Ham and Three-Cheese Mac

This is my fourth attempt at Macaroni and Cheese in the last month or two.  I don't know what my problem was: the first one tasted like straight flour, the second was too watery, the third - just, no.  Oddly enough, the recipe that worked best, as you'll see, I used beef broth instead of milk/cream.  There is just something about the flavor profile that the beef broth brings out.  I figured, since this meal isn't vegetarian anyway, using the beef broth wouldn't be a problem.  However, if you are looking for a vegetarian version of mac and cheese, simply omit the ham, and instead of beef broth, go ahead and use 2% milk or light cream.  You'll also notice I used cornstarch instead of flour.  The cornstarch, in my opinion, makes your cheese sauce shinier and more velvety!  Let me know how you feel about the beef broth over the milk, the cornstarch over the flour, and as always, enjoy!

What You'll Need:
  • 1 pound pasta shells
  • 2 tbsp. butter
  • 1 1/3 tbsp. cornstarch
  • 2 cups beef broth
  • 2 1/2 cups cheese trio (pepper jack, swiss, cheddar), cubed
  • Fresh cracked pepper
  • 1 tsp. onion powder
  • 1 cup cooked ham, diced

1.  Start by bringing a pot of salted water to a boil.  Cook pasta shells according to package directions.

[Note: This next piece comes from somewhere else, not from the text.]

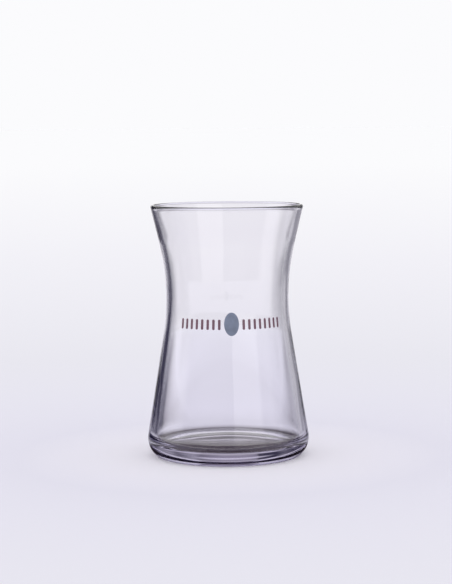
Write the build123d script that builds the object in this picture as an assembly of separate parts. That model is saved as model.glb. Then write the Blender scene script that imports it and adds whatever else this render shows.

2.  Meanwhile, in a saucepan, whisk butter and cornstarch until incorporated and lumps are gone.  Pour in beef broth and whisk to incorporate.  When the mix starts to thicken slightly, add the cheese in small increments, whisking as you add.  When cheese has melted through, stir in pepper, onion powder, and ham.  Simmer on low for 10-15 minutes until flavors marry.

3.  When the pasta is al dente, drain completely.  Return to the hot pot and pour the ham and cheese sauce over.  Stir well to incorporate.  Transfer to a pyrex dish and let rest for about five minutes.  Sprinkle with a little extra cheddar cheese and cracked pepper.  Enjoy!